本日のNY時間は、日本時間翌5時に発表予定の1月米消費者信用残高以外は、主だった経済指標の発表がない。また、米連邦準備理事会(FRB)も5日からブラックアウト期間に入ったことで、FRB関係者の講演等も行われないことで、ウクライナ情勢のみが市場を左右することになるだろう。
ウクライナ情勢は、袋小路に入っているため、解決の見通しが全く立たない。ブリンケン米国務長官は3日から明日8日まで欧州各国の首脳と会談し、西側諸国の足並みをそろえようとしている。本日は欧州時間午前にリトアニア大統領と会談、午後にはラトビアを訪問する予定。米国と英国はロシア産の原油輸入停止に向けて動いているが、会談後に米国がロシアへの制裁追加を発表する可能性もあるか。

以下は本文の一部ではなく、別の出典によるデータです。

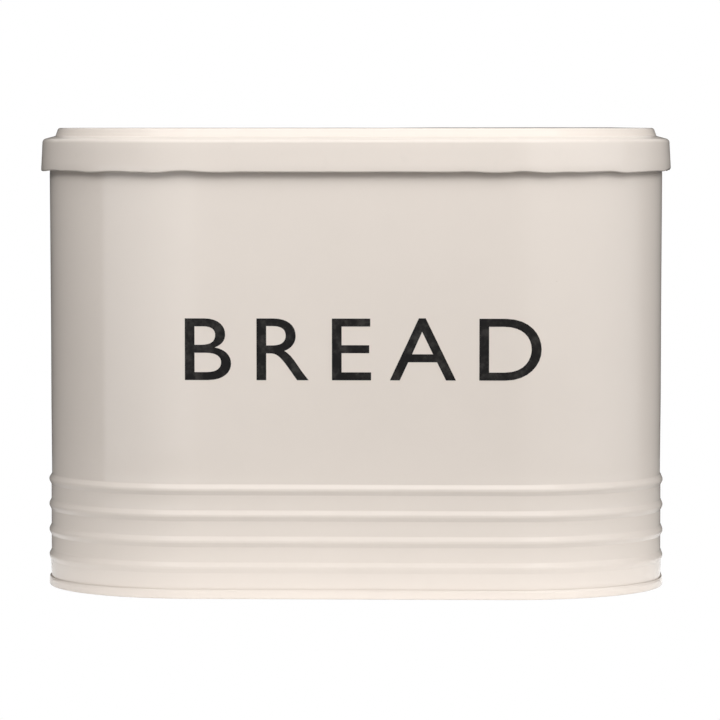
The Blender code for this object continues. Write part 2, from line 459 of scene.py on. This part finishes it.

先週発表された商品先物取引委員会(CFTC)の先物のみのポジション状況では、ユーロは前週よりもロングが積み増され、円もショートが積み増しになっている。ウクライナ侵攻にもかかわらず、トレンドと逆行したポジションでもあることで、このポジションの巻き戻しが始まると、まだユーロ売り・円買いの余地もありそうだ。
中長期的には、ウクライナ情勢に解決のめどが立たないことで、それぞれの通貨の特徴で上下することは変わらない。資金決済の問題があり、ロシアをSWIFTから締め出したときには若干のドル買いに傾く場面もあったが、「有事のドル買い」は数十年前までのことで現在は複雑な資金の動きが入り組んでいる。ユーロ圏はインフレが高まる可能性の中で、今後のエネルギー不足による経済停滞でスタグフレーション懸念(=ユーロ売り)、オセアニアやマレーシアはロシア産天然ガスの代替や、小麦などの輸出大国だったウクライナへの代替需要(=オセアニア通貨やリンギット買い)、本邦もスタグフレーション懸念もある中で欧州ほどの地政学リスクが少ない(=円は横ばい)となっている。このトレンドは当面続くことになる可能性が高そうだ。